Required task: Write out, word for word, the first line of the data below and every line after it through the one containing "self.nodes.clear()".

Collected material:
──────────────────────────────
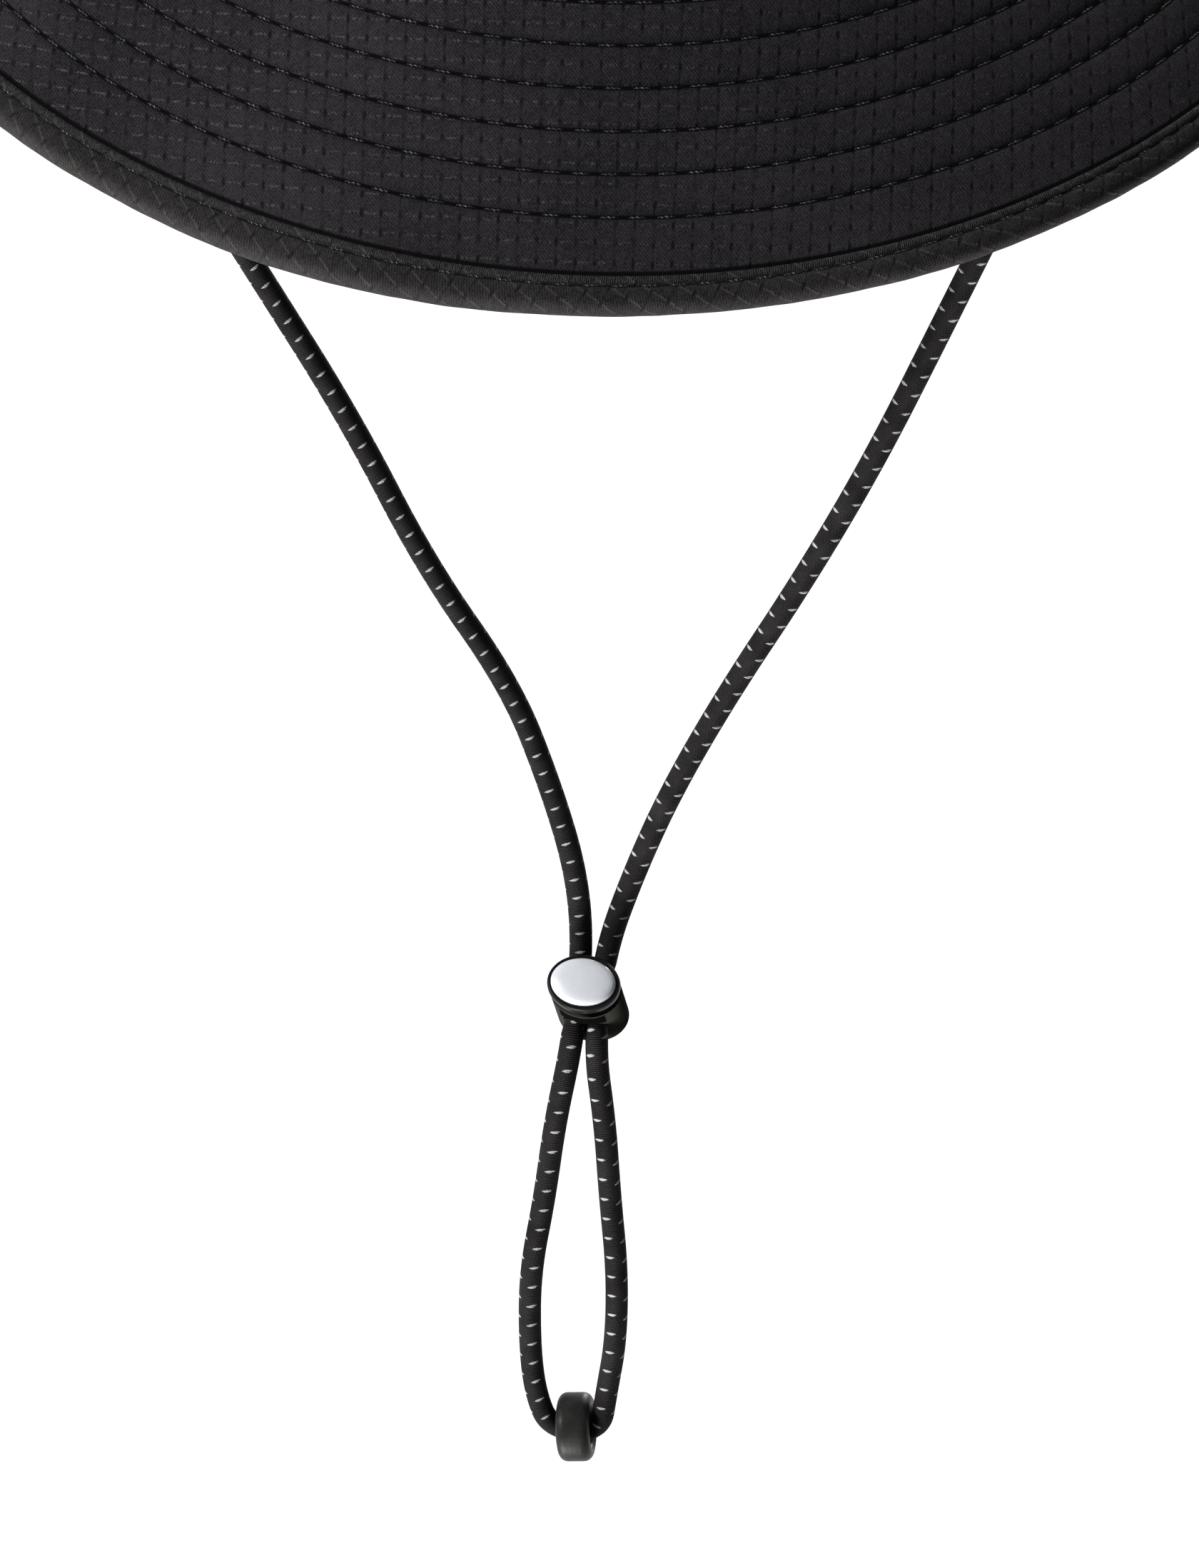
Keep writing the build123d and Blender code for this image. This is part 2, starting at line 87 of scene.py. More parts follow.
class Wire:
    """A value on its way through a finish. Arithmetic on it adds the maths nodes."""

    def __init__(self, finish, socket):
        self.finish = finish
        self.socket = socket

    def maths(self, operation, *values):
        return self.finish.add("ShaderNodeMath", {"operation": operation}, dict(enumerate(values)))

    def __add__(self, other):
        return self.maths("ADD", self, other)

    def __sub__(self, other):
        return self.maths("SUBTRACT", self, other)

    def __rsub__(self, other):
        return self.maths("SUBTRACT", other, self)

    def __mul__(self, other):
        return self.maths("MULTIPLY", self, other)

    def __truediv__(self, other):
        return self.maths("DIVIDE", self, other)

    def __mod__(self, other):
        return self.maths("FLOORED_MODULO", self, other)

    def __abs__(self):
        return self.maths("ABSOLUTE", self)

    __radd__ = __add__
    __rmul__ = __mul__

    def wave(self):
        return self.maths("SINE", self)

    def below(self):
        return self.maths("FLOOR", self)

    def root(self):
        return self.maths("SQRT", self)

    def ease(self, start, end):
        """0 at start, 1 at end, and smooth between them."""
        sides = {"Value": self, "From Min": start, "From Max": end}
        return self.finish.add("ShaderNodeMapRange", {"interpolation_type": "SMOOTHSTEP"}, sides)


class Finish:
    """The nodes of one material, or of the world."""

    def __init__(self, owner):
        owner.use_nodes = True
        self.owner = owner
        self.nodes = owner.node_tree.nodes
        self.links = owner.node_tree.links
        self.nodes.clear()

    def add(self, kind, settings, inputs, output=0):
        """A node of any type: its settings are made first, then its sockets are set or linked."""
        node = self.nodes.new(kind)
        for name, setting in settings.items():
            setattr(node, name, setting)
        for socket, value in inputs.items():
            if isinstance(value, Wire):
                self.links.new(value.socket, node.inputs[socket])
            else:
                node.inputs[socket].default_value = value
        if isinstance(output, tuple):
            return [Wire(self, node.outputs[each]) for each in output]
        return Wire(self, node.outputs[output]) if node.outputs else None

    def tint(self, amount, low, high):
        """One colour turning into another."""
        return self.add("ShaderNodeMix", {"data_type": "RGBA"}, {0: amount, 6: low, 7: high}, 2)

    def cut_place(self):
        """Where a point lies in the flat cloth or along the cord, in millimetres."""
        place = self.add("ShaderNodeUVMap", {"uv_map": "cut"}, {})
        return [value / MM for value in self.add("ShaderNodeSeparateXYZ", {}, {0: place}, (0, 1))]

    def grain(self, size, detail=3.0):
        """Uneven patches of about a size in millimetres, 0 to 1, fixed to the object."""
        place = self.add("ShaderNodeTexCoord", {}, {}, "Object")
        sizes = {"Vector": place, "Scale": 1 / (size * MM), "Detail": detail}
        return self.add("ShaderNodeTexNoise", {}, sizes)

    def coat(self, colour, roughness, height=None, **fixed):
        """Closes a material: its colour, roughness, relief in millimetres and fixed sockets."""
        sockets = {"Base Color": colour, "Roughness": roughness}
        sockets.update({name.replace("_", " "): value for name, value in fixed.items()})
        if height is not None:
            relief = {"Height": height, "Distance": MM, "Strength": 1.0}
            sockets["Normal"] = self.add("ShaderNodeBump", {}, relief)
        shader = self.add("ShaderNodeBsdfPrincipled", {}, sockets)
        self.add("ShaderNodeOutputMaterial", {}, {"Surface": shader})
        return self.owner


def seen_directly(finish):
    """1 for what the lens sees, straight or in a gloss, and 0 for light on the hat."""
    camera_ray, gloss_ray, glass_ray = finish.add(
        "ShaderNodeLightPath", {}, {}, ("Is Camera Ray", "Is Glossy Ray", "Is Transmission Ray"))
    return (camera_ray + gloss_ray + glass_ray).ease(0.0, 1.0)


room = Finish(bpy.data.worlds.new("white_room"))
dim = room.add("ShaderNodeBackground", {}, {"Color": (1.0, 1.0, 1.0, 1.0), "Strength": 0.07})
white = room.add("ShaderNodeBackground", {}, {"Color": (1.0, 1.0, 1.0, 1.0), "Strength": 1.0})
walls = room.add("ShaderNodeMixShader", {}, {0: seen_directly(room), 1: dim, 2: white})
room.add("ShaderNodeOutputWorld", {}, {"Surface": walls})
scene.world = room.owner

paper = Finish(bpy.data.materials.new("floor_paper"))
matt = paper.add("ShaderNodeBsdfDiffuse", {}, {"Color": (0.25, 0.25, 0.25, 1.0)})
pale = paper.add("ShaderNodeBsdfDiffuse", {}, {"Color": (0.9, 0.9, 0.9, 1.0)})
glow = paper.add("ShaderNodeEmission", {}, {"Color": (1.0, 1.0, 1.0, 1.0), "Strength": 0.35})
lit = paper.add("ShaderNodeAddShader", {}, {0: pale, 1: glow})
sheet = paper.add("ShaderNodeMixShader", {}, {0: seen_directly(paper), 1: matt, 2: lit})
paper.add("ShaderNodeOutputMaterial", {}, {"Surface": sheet})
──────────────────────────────
Reply to the task:
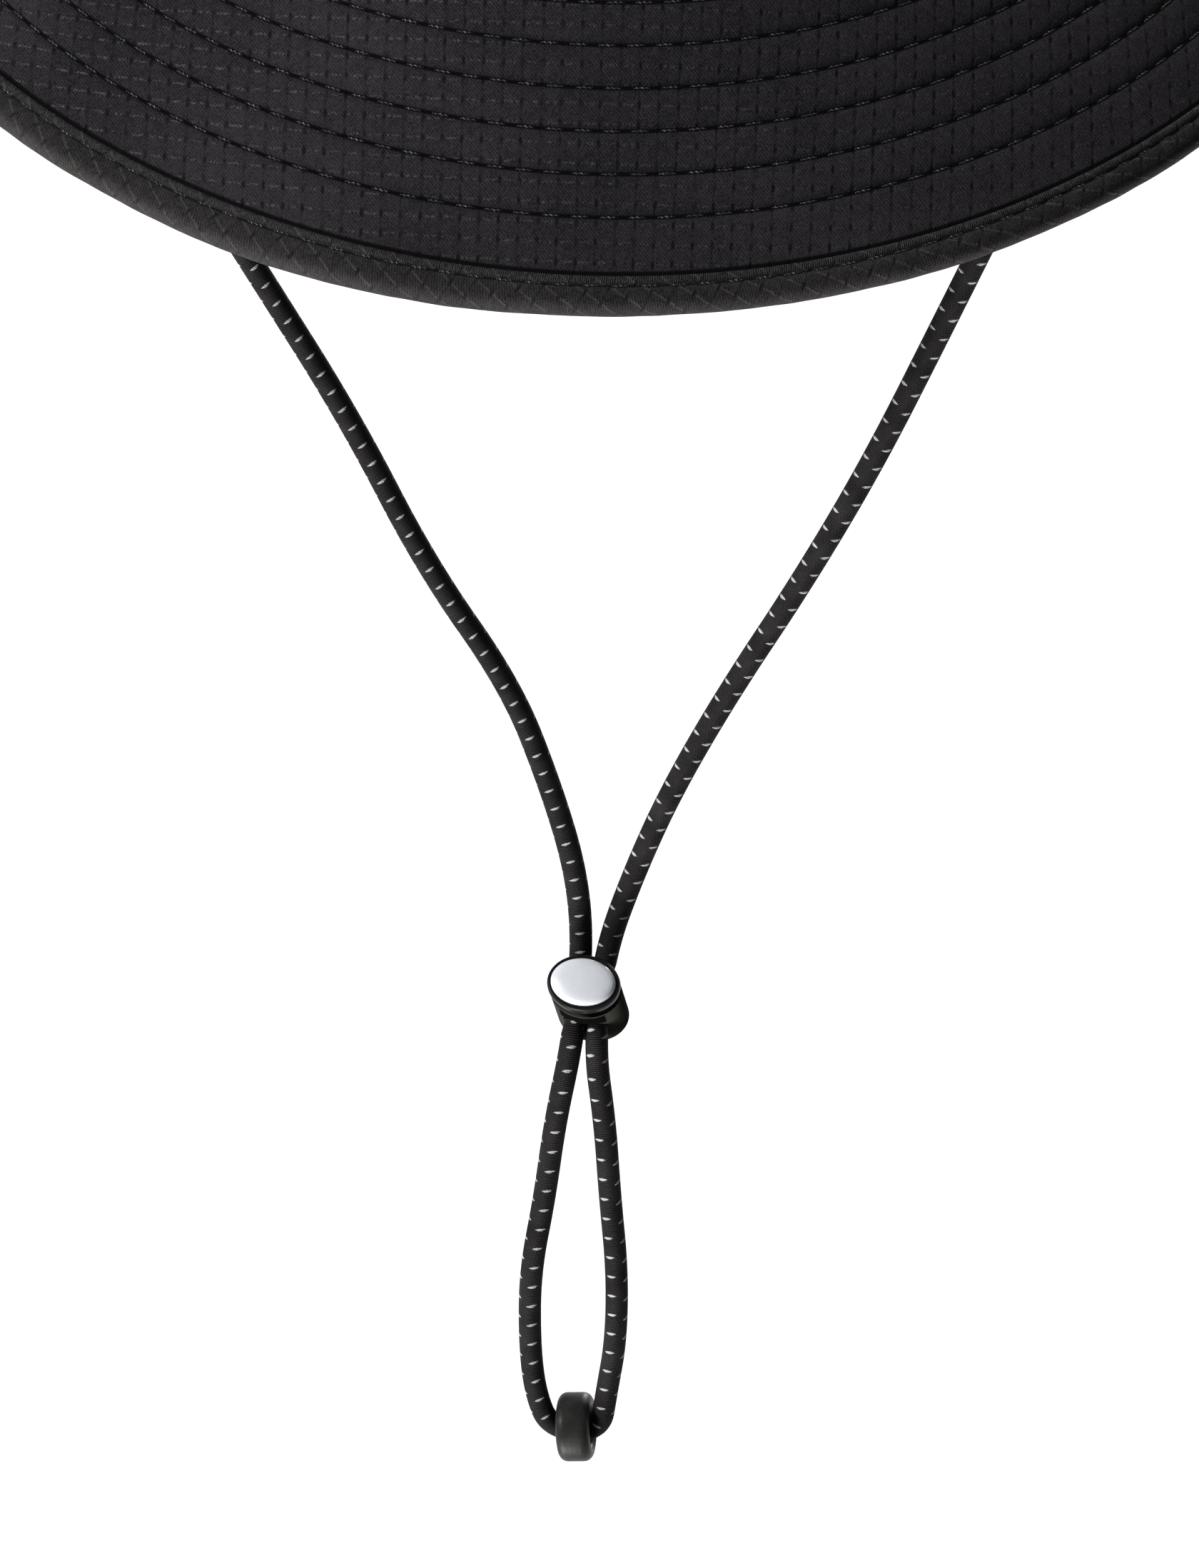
Keep writing the build123d and Blender code for this image. This is part 2, starting at line 87 of scene.py. More parts follow.
class Wire:
    """A value on its way through a finish. Arithmetic on it adds the maths nodes."""

    def __init__(self, finish, socket):
        self.finish = finish
        self.socket = socket

    def maths(self, operation, *values):
        return self.finish.add("ShaderNodeMath", {"operation": operation}, dict(enumerate(values)))

    def __add__(self, other):
        return self.maths("ADD", self, other)

    def __sub__(self, other):
        return self.maths("SUBTRACT", self, other)

    def __rsub__(self, other):
        return self.maths("SUBTRACT", other, self)

    def __mul__(self, other):
        return self.maths("MULTIPLY", self, other)

    def __truediv__(self, other):
        return self.maths("DIVIDE", self, other)

    def __mod__(self, other):
        return self.maths("FLOORED_MODULO", self, other)

    def __abs__(self):
        return self.maths("ABSOLUTE", self)

    __radd__ = __add__
    __rmul__ = __mul__

    def wave(self):
        return self.maths("SINE", self)

    def below(self):
        return self.maths("FLOOR", self)

    def root(self):
        return self.maths("SQRT", self)

    def ease(self, start, end):
        """0 at start, 1 at end, and smooth between them."""
        sides = {"Value": self, "From Min": start, "From Max": end}
        return self.finish.add("ShaderNodeMapRange", {"interpolation_type": "SMOOTHSTEP"}, sides)


class Finish:
    """The nodes of one material, or of the world."""

    def __init__(self, owner):
        owner.use_nodes = True
        self.owner = owner
        self.nodes = owner.node_tree.nodes
        self.links = owner.node_tree.links
        self.nodes.clear()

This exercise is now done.